— begin —
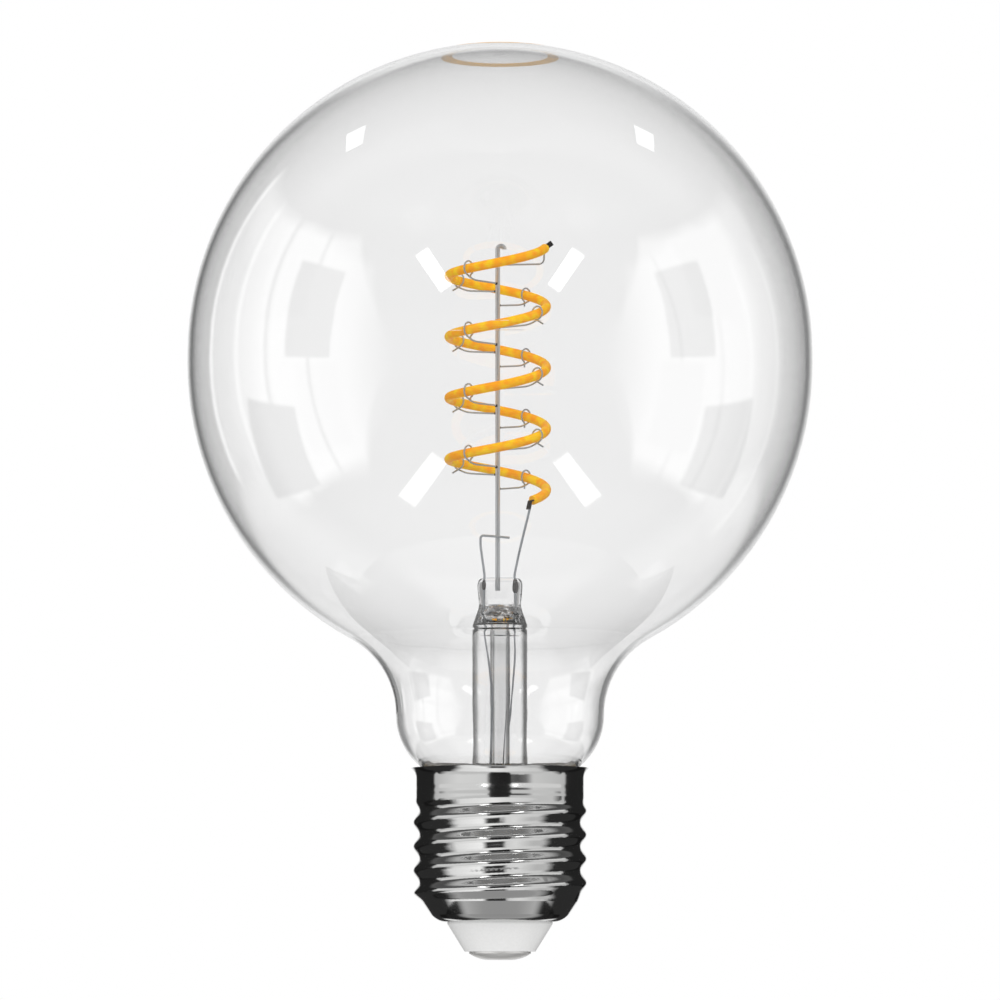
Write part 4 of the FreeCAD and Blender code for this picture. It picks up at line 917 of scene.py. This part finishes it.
    def show_in_mirrors(self, piece, name):
        """Hide a part of the studio from all but mirror rays; returns its material's empty node tree."""
        material, tree = new_tree(name)
        piece.data.materials.append(material)
        bpy.context.scene.collection.objects.link(piece)
        piece.visible_camera = False
        piece.visible_diffuse = False
        piece.visible_transmission = False
        piece.visible_shadow = False
        return tree

    def place_camera(self, scene, settings):
        """A long lens from a little below the cap, tilted up to the middle of the bulb."""
        camera = bpy.data.cameras.new("camera")
        viewer = bpy.data.objects.new("camera", camera)
        viewer.location = (0, -settings.camera_distance, settings.camera_height)
        way = Vector((0, 0, settings.aim_height)) - viewer.location
        viewer.rotation_euler = way.to_track_quat("-Z", "Y").to_euler()
        camera.sensor_width = 36.0
        camera.lens = camera.sensor_width * way.length / settings.field_width
        camera.clip_end = 20.0
        scene.collection.objects.link(viewer)
        scene.camera = viewer


class BULB_PT_panel(bpy.types.Panel):
    """Lists the steps that dress the bulb"""

    bl_idname = "BULB_PT_panel"
    bl_label = "Globe bulb"
    bl_space_type = "VIEW_3D"
    bl_region_type = "UI"
    bl_category = "Globe bulb"

    def draw(self, context):
        for step in STEPS:
            self.layout.operator(step.bl_idname)


SETTINGS = {
    "bulb_glass": GlassSettings,
    "bulb_metal": MetalSettings,
    "bulb_strand": StrandSettings,
    "bulb_studio": StudioSettings,
}
STEPS = (
    BULB_OT_glass, BULB_OT_stem, BULB_OT_crown_ring, BULB_OT_cap, BULB_OT_wires, BULB_OT_strand,
    BULB_OT_driver, BULB_OT_studio,
)


def register():
    """Register the settings, the steps and the panel."""
    for name, group in SETTINGS.items():
        bpy.utils.register_class(group)
        setattr(bpy.types.Scene, name, bpy.props.PointerProperty(type=group))
    for step in STEPS + (BULB_PT_panel,):
        bpy.utils.register_class(step)


def unregister():
    """Undo register()."""
    for step in reversed(STEPS + (BULB_PT_panel,)):
        bpy.utils.unregister_class(step)
    for name, group in SETTINGS.items():
        delattr(bpy.types.Scene, name)
        bpy.utils.unregister_class(group)


def main():
    """Dress the bulb step by step."""
    register()
    for step in STEPS:
        group, name = step.bl_idname.split(".")
        getattr(getattr(bpy.ops, group), name)()


if __name__ == "__main__":
    main()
— end —
# WORK REQUIRED
Please write out the material word for word from its first line through the line holding "self.layout.operator(step.bl_idname)", including both, and no line past it.

# EXERCISE ANSWER
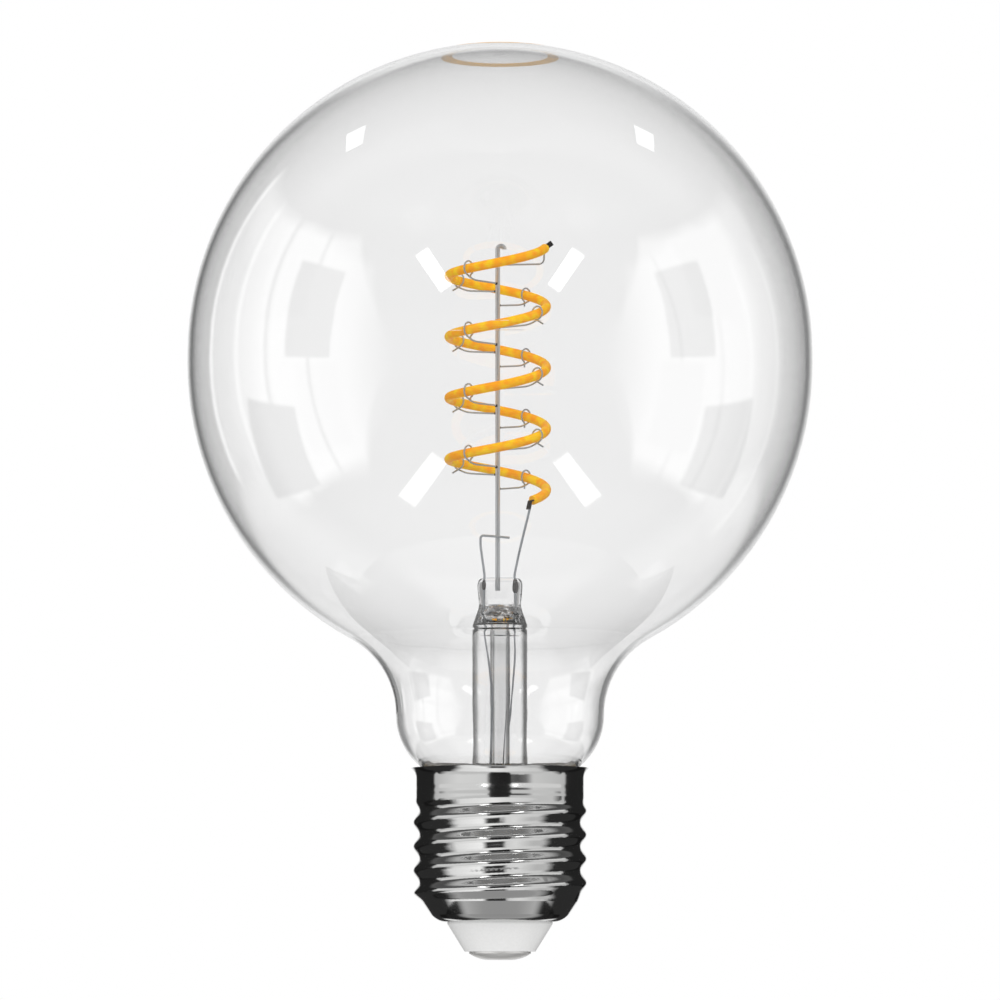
Write part 4 of the FreeCAD and Blender code for this picture. It picks up at line 917 of scene.py. This part finishes it.
    def show_in_mirrors(self, piece, name):
        """Hide a part of the studio from all but mirror rays; returns its material's empty node tree."""
        material, tree = new_tree(name)
        piece.data.materials.append(material)
        bpy.context.scene.collection.objects.link(piece)
        piece.visible_camera = False
        piece.visible_diffuse = False
        piece.visible_transmission = False
        piece.visible_shadow = False
        return tree

    def place_camera(self, scene, settings):
        """A long lens from a little below the cap, tilted up to the middle of the bulb."""
        camera = bpy.data.cameras.new("camera")
        viewer = bpy.data.objects.new("camera", camera)
        viewer.location = (0, -settings.camera_distance, settings.camera_height)
        way = Vector((0, 0, settings.aim_height)) - viewer.location
        viewer.rotation_euler = way.to_track_quat("-Z", "Y").to_euler()
        camera.sensor_width = 36.0
        camera.lens = camera.sensor_width * way.length / settings.field_width
        camera.clip_end = 20.0
        scene.collection.objects.link(viewer)
        scene.camera = viewer


class BULB_PT_panel(bpy.types.Panel):
    """Lists the steps that dress the bulb"""

    bl_idname = "BULB_PT_panel"
    bl_label = "Globe bulb"
    bl_space_type = "VIEW_3D"
    bl_region_type = "UI"
    bl_category = "Globe bulb"

    def draw(self, context):
        for step in STEPS:
            self.layout.operator(step.bl_idname)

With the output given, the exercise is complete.